For federal R&D funding recipients, whether via new contracts, grants, other transaction agreements (OTAs) or Cooperative Research and Development Agreements (CRADAs), the default intellectual property rights may change and the focus on domestic manufacturing requirements may be more rigorously enforced. Funding recipients should carefully examine federal funding opportunities to ensure they fully understand rights to title in subject inventions and limitations on the manufacture and commercialization of subsequent subject inventions.

Waiver Process for U.S. Manufacturing Requirements

The Bayh-Dole Act allows federal agencies to waive the requirement that subject inventions and related products be manufactured substantially in the U.S. if “reasonable but unsuccessful efforts have been made to grant licenses on similar terms to potential licensees that would be likely to manufacture substantially in the United States” or “under the circumstances domestic manufacture is not commercially feasible.” 35 U.S.C. § 204.

The EO aims to improve the domestic manufacturing waiver process. First, it encourages the listed agencies to develop a rigorous, timely, and transparent waiver process that is consistent with the Bayh-Dole Act’s waiver requirements and does not require a request from the funding recipient. To achieve consistency across agencies, the EO tasks the National Institute of Standards and Technology (NIST) with developing guidance on what factors agencies should consider when evaluating whether domestic manufacturing is not commercially feasible. Specifically, NIST is required to develop a list of common waiver questions that agencies shall adopt. These questions include how the waiver will be used, the potential economic and national security impacts of manufacturing the subject invention abroad, the benefits to domestic manufacturing, benefits to the U.S. job market and the conditions under which the invention will be manufactured abroad.

Agencies are encouraged to improve the timeliness of the process by acknowledging receipt of waiver applications within 10 business days and finalizing waiver decisions as soon as possible. Agencies must also establish agency guidelines for negotiating with waiver applicants to retain as much benefit to the U.S. as possible.

Invention and Manufacturing Reporting in iEdison

The EO mandates that the identified agencies make reporting subject inventions easier and consistent. The EO requires the Secretary of Commerce in conjunction with the Director of NIST and the Interagency Working Group for Bayh-Dole to develop an action plan to consolidate reporting of unclassified subject inventions, patents and related utilization reports in iEdison by 2025. Importantly, the EO requires award recipients to report to the awarding agency the location where subject inventions are manufactured, as well as the names of licensees.

Conclusion

While it remains to be seen how extensively and widely these changes will be adopted, the EO’s directives could cause agencies to insert new requirements for retaining title to subject inventions and new domestic manufacturing requirements in grants, contracts, OTAs and CRADAs.
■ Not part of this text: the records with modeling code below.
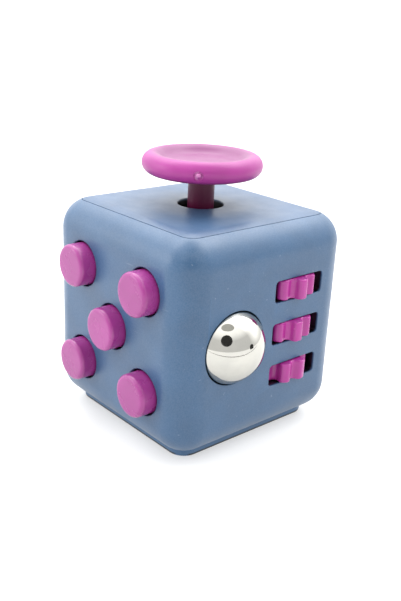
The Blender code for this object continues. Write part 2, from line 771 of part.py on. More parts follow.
def thumb_gear(index, level, phase):
    half = GEAR_THICKNESS / 2
    edge = 0.25
    loops = []
    for inset, height in ((edge, -half), (0, edge - half), (0, half - edge), (edge, half)):
        loops.append([(x, y, level + height) for x, y in gear_outline(phase, inset)])
    bm = bmesh.new()
    loft(bm, loops)
    gear = solid(f"gear_{index}", bm)
    bm = bmesh.new()
    x, y = GEAR_AXIS
    cylinder(bm, AXLE_RADIUS + 0.1, (x, y, level - 3), (x, y, level + 3), COARSE)
    cut(gear, bm)
    return finish(gear, MAGENTA, 0.35, origin=(x, y, level))


def roll_bracket():
    """A plate on four posts, with two arms that hold the gear axle and a bore for the cup's stub."""
    bm = bmesh.new()
    middle_y = 2.2
    outline = rounded_rectangle(11.7, 11.6, 1.5, (middle_y, 16.4), 3)
    prism(bm, outline, "X", BRACKET_REAR, BRACKET_FRONT)
    bracket = solid("roll_bracket", bm)
    bm = bmesh.new()
    x, y = GEAR_AXIS
    half = ARM_THICKNESS / 2
    for level in (ARM_TOP_Z, ARM_BOTTOM_Z):
        box(bm, (BRACKET_FRONT - 0.5, y - 1.8, level - half), (14.7, y + 1.8, level + half))
    join(bracket, bm)
    bm = bmesh.new()
    cylinder(bm, AXLE_RADIUS + 0.1, (x, y, 0), (x, y, SIDE), COARSE)
    cylinder(bm, CUP_STUB + FIT_GAP, (0, *BALL_CENTRE[1:]), (10, *BALL_CENTRE[1:]), MEDIUM)
    for post_y, post_z in BRACKET_POSTS:
        cylinder(bm, SCREW_HOLE, (0, post_y, post_z), (10, post_y, post_z), COARSE)
    cylinder(bm, SCREW_HOLE, (0, *COMB_SCREW), (10, *COMB_SCREW), COARSE)
    cut(bracket, bm)
    return finish(bracket, BLACK, 0.5)


def click_comb():
    """A sprung comb with one finger that drags on the teeth of each gear."""
    base = BRACKET_FRONT + REST_GAP
    thickness = 0.3
    bm = bmesh.new()
    box(bm, (base, 9.2, 7.5), (base + thickness, 12.0, 25.3))
    comb = solid("click_comb", bm)
    x, y = GEAR_AXIS
    tip = x - GEAR_TIP - 0.25
    bm = bmesh.new()
    for level in GEAR_LEVELS:
        finger = [(base, 9.4), (base + thickness, 9.6), (tip, y + 0.3), (tip - 0.3, y)]
        prism(bm, finger, "Z", level - 1, level + 1)
    join(comb, bm)
    bm = bmesh.new()
    cylinder(bm, SCREW_HOLE, (0, *COMB_SCREW), (10, *COMB_SCREW), COARSE)
    for post_y, post_z in BRACKET_POSTS:
        cylinder(bm, POST_RADIUS + REST_GAP, (0, post_y, post_z), (10, post_y, post_z), COARSE)
    cut(comb, bm)
    return finish(comb, STEEL, 0.3, 1.0)


def gear_parts():
    x, y = GEAR_AXIS
    for index, (level, phase) in enumerate(zip(GEAR_LEVELS, GEAR_PHASES), 1):
        thumb_gear(index, level, phase)
    bm = bmesh.new()
    over = ARM_THICKNESS / 2 + 0.2
    cylinder(bm, AXLE_RADIUS, (x, y, ARM_BOTTOM_Z - over), (x, y, ARM_TOP_Z + over), COARSE)
    finish(solid("gear_axle", bm), STEEL, 0.3, 1.0, origin=(x, y, ARM_BOTTOM_Z))
    half = GEAR_THICKNESS / 2 + 0.15
    for index, (upper, lower) in enumerate(zip(GEAR_LEVELS, GEAR_LEVELS[1:]), 1):
        bm = bmesh.new()
        low = lower + half
        high = upper - half
        inner = AXLE_RADIUS + 0.1
        turned(bm, [(inner, low), (1.3, low), (1.3, high), (inner, high)], (x, y, 0), (0, 0, 1), COARSE)
        finish(solid(f"gear_spacer_{index}", bm), BLACK, 0.4)
    roll_bracket()
    click_comb()
    screw("comb_screw", (BRACKET_FRONT + 0.9, *COMB_SCREW), (-1, 0, 0), 2.0)
    for index, (post_y, post_z) in enumerate(BRACKET_POSTS, 1):
        head = (BRACKET_REAR - REST_GAP, post_y, post_z)
        screw(f"bracket_screw_{index}", head, (1, 0, 0), 6.0)


# --- Rocker -----------------------------------------------------------------------------------------


def rocker():
    """The rocker at rest, its lower end pushed in; it flips about the pin along X."""
    length = ROCKER_HALF_LENGTH
    corner = 0.5
    outline = [(length, 4.0)]
    outline += arc(length - corner, ROCKER_CROWN - corner, corner, 0, 75, 3)
    outline += [(2.4, 4.25), (0, 4.05), (-2.4, 4.25)]
    outline += arc(corner - length, ROCKER_CROWN - corner, corner, 105, 180, 3)
    outline += [(-length, 4.0), (-3.4, 0.8), (-1.6, -1.4), (-0.3, -ROCKER_NOSE)]
    outline += [(0.3, -ROCKER_NOSE), (1.6, -1.4), (3.4, 0.8)]
    tilt = math.radians(-ROCKER_TILT)
    pivot_y, pivot_z = ROCKER_AXIS
    placed = []
    for along, out in outline:
        y = pivot_y + out * math.cos(tilt) - along * math.sin(tilt)
        z = pivot_z + out * math.sin(tilt) + along * math.cos(tilt)
        placed.append((y, z))
    bm = bmesh.new()
    prism(bm, placed, "X", -ROCKER_HALF_WIDTH, ROCKER_HALF_WIDTH)
    piece = solid("rocker", bm)
    bm = bmesh.new()
    cylinder(bm, AXLE_RADIUS + 0.1, (-5, *ROCKER_AXIS), (5, *ROCKER_AXIS), COARSE)
    cut(piece, bm)
    return finish(piece, MAGENTA, 0.35, origin=(0, *ROCKER_AXIS))


def rocker_housing():
    """An open tray behind the rocker, with a guide for the plunger and two screw ears."""
    z = ROCKER_AXIS[1]
    bm = bmesh.new()
    outer = rounded_rectangle(HOUSING_HALF_WIDTH, HOUSING_HALF_LENGTH, 0.6, (0, z), 2)
    prism(bm, outer, "Y", HOUSING_REAR, HOUSING_FRONT)
    housing = solid("rocker_housing", bm)
    bm = bmesh.new()
    cylinder(bm, 2.0, (0, 5.2, z), (0, HOUSING_REAR + 0.5, z), MEDIUM)
    for side in (-1, 1):
        low = z + side * (HOUSING_HALF_LENGTH - 0.3)
        high = z + side * (HOUSING_SCREW_Z + 1.7)
        box(bm, (-1.7, 12.0, min(low, high)), (1.7, 13.3, max(low, high)))
    join(housing, bm)
    bm = bmesh.new()
    inner = rounded_rectangle(HOUSING_HALF_WIDTH - 0.9, HOUSING_HALF_LENGTH - 0.9, 0.4, (0, z), 2)
    prism(bm, inner, "Y", HOUSING_REAR + 1, HOUSING_FRONT + 1)
    cut(housing, bm)
    bm = bmesh.new()
    cylinder(bm, 1.3, (0, 5.7, z), (0, HOUSING_REAR + 2, z), MEDIUM)
    cylinder(bm, AXLE_RADIUS + 0.1, (-6, *ROCKER_AXIS), (6, *ROCKER_AXIS), COARSE)
    for side in (-1, 1):
        screw_z = z + side * HOUSING_SCREW_Z
        cylinder(bm, SCREW_HOLE, (0, 11, screw_z), (0, 14, screw_z), COARSE)
    cut(housing, bm)
    return finish(housing, GREY, 0.5)


def rocker_parts():
    pivot_y, z = ROCKER_AXIS
    rocker()
    rocker_housing()
    bm = bmesh.new()
    cylinder(bm, AXLE_RADIUS, (-4.1, *ROCKER_AXIS), (4.1, *ROCKER_AXIS), COARSE)
    finish(solid("rocker_pin", bm), STEEL, 0.3, 1.0, origin=(0, *ROCKER_AXIS))
    plunger_tip = pivot_y - ROCKER_NOSE - REST_GAP
    profile = [(0, 8.1), (0.5, 8.1), (0.5, 8.5), (1.15, 8.5), (1.15, plunger_tip - 0.6)]
    profile += [(0.7, plunger_tip - 0.15), (0, plunger_tip)]
    bm = bmesh.new()
    turned(bm, profile, (0, 0, z), (0, 1, 0), COARSE)
    finish(solid("rocker_plunger", bm), BLACK, 0.4, origin=(0, 8.5, z))
    bm = bmesh.new()
    coil(bm, (0, 5.8, z), (0, 1, 0), 0.95, 0.16, 2.6, 4)
    finish(solid("rocker_spring", bm), STEEL, 0.3, 1.0)
    for name, side in (("upper", 1), ("lower", -1)):
        head = (0, 12.0 - REST_GAP, z + side * HOUSING_SCREW_Z)
        screw(f"rocker_screw_{name}", head, (0, 1, 0), 3.4)


# --- Dial -------------------------------------------------------------------------------------------


def spin_dial():
    """A disc in the -X face's recess with an off-centre finger nub; it turns about X."""
    back = HALF - DIAL_RECESS_DEPTH + REST_GAP
    shaft_end = 11.9
    profile = [(0, shaft_end), (DIAL_SHAFT, shaft_end), (DIAL_SHAFT, back), (DIAL_RADIUS, back)]
    profile += arc(DIAL_RADIUS - 0.6, DIAL_FRONT - 0.6, 0.6, 0, 90, 3)
    profile += [(DIAL_RADIUS - 1.4, DIAL_FRONT), (DIAL_RADIUS - 1.9, DIAL_FRONT - 0.5), (0, DIAL_FRONT - 0.5)]
    bm = bmesh.new()
    turned(bm, profile, (0, 0, DIAL_Z), (-1, 0, 0), FINE)
    dial = solid("spin_dial", bm)
    nub_floor = DIAL_FRONT - 1.2
    profile = [(0, nub_floor), (NUB_RADIUS + 0.3, nub_floor), (NUB_RADIUS + 0.3, DIAL_FRONT - 0.3)]
    profile += arc(NUB_RADIUS - 1.0, NUB_FRONT - 1.0, 1.0, 0, 90, 3)
    profile += [(0, NUB_FRONT)]
    bm = bmesh.new()
    turned(bm, profile, (0, 0, DIAL_Z - NUB_OFFSET), (-1, 0, 0), COARSE)
    join(dial, bm)
    bm = bmesh.new()
    cylinder(bm, SCREW_HOLE, (-shaft_end + 1, 0, DIAL_Z), (-shaft_end - 3.2, 0, DIAL_Z), COARSE)
    cut(dial, bm)
    return finish(dial, MAGENTA, 0.38, origin=(-HALF, 0, DIAL_Z))


def dial_parts():
    spin_dial()
    bm = bmesh.new()
    turned(bm, [(0.9, 11.0), (3.2, 11.0), (3.2, 11.6), (0.9, 11.6)], (0, 0, DIAL_Z), (-1, 0, 0), MEDIUM)
    finish(solid("dial_washer", bm), STEEL, 0.3, 1.0, origin=(-11.0, 0, DIAL_Z))
    screw("dial_screw", (-10.7, 0, DIAL_Z), (-1, 0, 0), 3.9)
    loops = []
    for i in range(MEDIUM):
        angle = math.tau * i / MEDIUM
        wave = 0.25 * math.cos(3 * angle)
        loop = []
        for radius, level in ((2.4, 12.35), (3.2, 12.35), (3.2, 12.6), (2.4, 12.6)):
            loop.append((-level - wave, radius * math.cos(angle), DIAL_Z + radius * math.sin(angle)))
        loops.append(loop)
    bm = bmesh.new()
    loft(bm, loops, capped=False)
    finish(solid("dial_wave_washer", bm), STEEL, 0.3, 1.0)


def main():
    for obj in list(bpy.data.objects):
        bpy.data.objects.remove(obj)
    body_shell()
    top_cover()
    bottom_cover()
    joystick_parts()
    button_parts()
    ball_parts()
    gear_parts()
    rocker_parts()
    dial_parts()


main()
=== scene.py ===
"""The fidget cube's looks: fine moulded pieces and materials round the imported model, in a pale studio.

Pieces are shaped in millimetres and scaled to metres when they are placed on their body.
"""

import json
import math

import bmesh
import bpy
from mathutils import Matrix, Vector


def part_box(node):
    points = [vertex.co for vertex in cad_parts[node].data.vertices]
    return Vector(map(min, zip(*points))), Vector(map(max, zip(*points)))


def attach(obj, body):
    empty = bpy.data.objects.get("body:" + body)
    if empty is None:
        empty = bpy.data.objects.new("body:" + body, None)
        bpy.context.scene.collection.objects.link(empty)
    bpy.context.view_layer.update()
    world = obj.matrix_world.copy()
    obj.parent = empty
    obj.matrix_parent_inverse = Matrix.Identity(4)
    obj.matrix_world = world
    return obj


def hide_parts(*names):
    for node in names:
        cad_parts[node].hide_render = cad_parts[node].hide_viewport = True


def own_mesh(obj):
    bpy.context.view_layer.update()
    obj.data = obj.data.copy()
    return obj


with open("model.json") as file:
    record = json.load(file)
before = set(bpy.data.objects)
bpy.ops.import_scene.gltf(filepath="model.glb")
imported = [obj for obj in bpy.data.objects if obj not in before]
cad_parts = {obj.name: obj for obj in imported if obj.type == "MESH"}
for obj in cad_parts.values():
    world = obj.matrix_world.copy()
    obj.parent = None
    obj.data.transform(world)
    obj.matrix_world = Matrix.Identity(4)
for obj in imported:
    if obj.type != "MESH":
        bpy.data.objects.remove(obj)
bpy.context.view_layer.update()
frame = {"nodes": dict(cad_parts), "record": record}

MM = 0.001


def span(node):
    """A CAD node's lowest and highest corners in millimetres."""
    low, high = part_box(node)
    return low / MM, high / MM


def span_middle(node):
    low, high = span(node)
    return (low + high) / 2


# Cube
HALF = span("body_shell")[1].x
TOP = span("top_cover")[1].z
BASE_STEP = TOP - 2 * HALF  # how far the base plate stands below the shell
EDGE_RADIUS = 4.75
INNER = HALF - 2.0
INNER_CORNER = 2.75
COVER_HALF = span("top_cover")[1].x
COVER_CORNER = 1.8
BASE_CORNER = 2.6
COVER_SEAM = 0.1
COVER_THICKNESS = 1.9
LIP = 0.3  # the shell's ledges sit this far from the covers
RIM_FILLET = 0.22  # soft edge round each opening

# Top face
DISC_LOW, DISC_HIGH = span("joystick")
DISC_RADIUS = DISC_HIGH.x
RIM_RADIUS = 1.6
RIM_CENTRE = DISC_RADIUS - RIM_RADIUS
RIM_Z = DISC_HIGH.z - RIM_RADIUS
DISH_Z = DISC_HIGH.z - 1.2
STICK_RADIUS = 2.04
STICK_HOLE = 3.56
PIVOT_Z = BASE_STEP + 26.0
DISC_UNDERSIDE = BASE_STEP + 37.95
STEM_FILLET = 0.5  # between the stem and the disc's underside

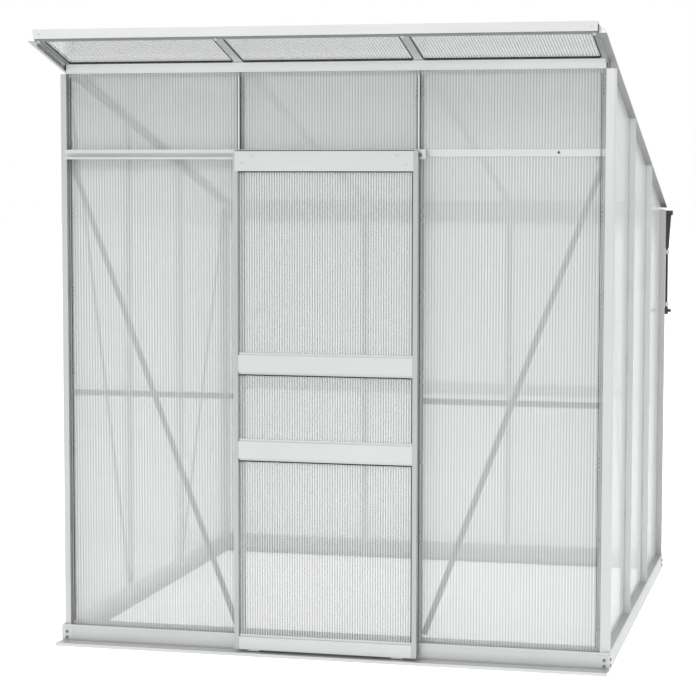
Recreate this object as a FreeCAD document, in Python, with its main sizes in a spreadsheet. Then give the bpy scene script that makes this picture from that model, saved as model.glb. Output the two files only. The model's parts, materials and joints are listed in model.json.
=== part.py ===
# Lean-to greenhouse with a pent roof: an aluminium frame on a base rail, twin-wall
# panels held between upstanding fins, and a door that slides along the tall front wall.
# The origin is the centre of the footprint on the floor. The front faces -Y and +Z is up.
import FreeCAD, Part
import math
import os
import re

import Sketcher
from FreeCAD import Placement, Rotation, Vector

doc = FreeCAD.newDocument("lean_to_greenhouse")
sizes = doc.addObject("Spreadsheet::Sheet", "Sizes")
sub_parts = []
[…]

As new clauses for grants and contracts are developed, opportunities for public comment should be available. In the interim, prospective recipients should closely examine federal funding opportunities to understand any restrictions on title and U.S. manufacturing requirements applicable to the commercialization of subsequent subject inventions.


1 Pursuant to 35 U.S.C. 201(e), “subject invention” means any invention of a contractor that was conceived, or first actually reduced to practice, in the performance of work under a funding agreement.

2 See 37 C.F.R. § 401.14.

  • Allocation of Principal Rights - “The Contractor may retain the entire right, title, and interest throughout the world to each subject invention subject to the provisions of this clause and 35 U.S.C. 203. With respect to any subject invention in which the Contractor retains title, the Federal government shall have a nonexclusive, nontransferable, irrevocable, paid-up license to practice or have practiced for or on behalf of the United States the subject invention throughout the world.”
  • Preference for United States Industry - “Notwithstanding any other provision of this clause, the contractor agrees that neither it nor any assignee will grant to any person the exclusive right to use or sell any subject inventions in the United States unless such person agrees that any products embodying the subject invention or produced through the use of the subject invention will be manufactured substantially in the United States. However, in individual cases, the requirement for such an agreement may be waived by the Federal agency upon a showing by the contractor or its assignee that reasonable but unsuccessful efforts have been made to grant licenses on similar terms to potential licensees that would be likely to manufacture substantially in the United States or that under the circumstances domestic manufacture is not commercially feasible.”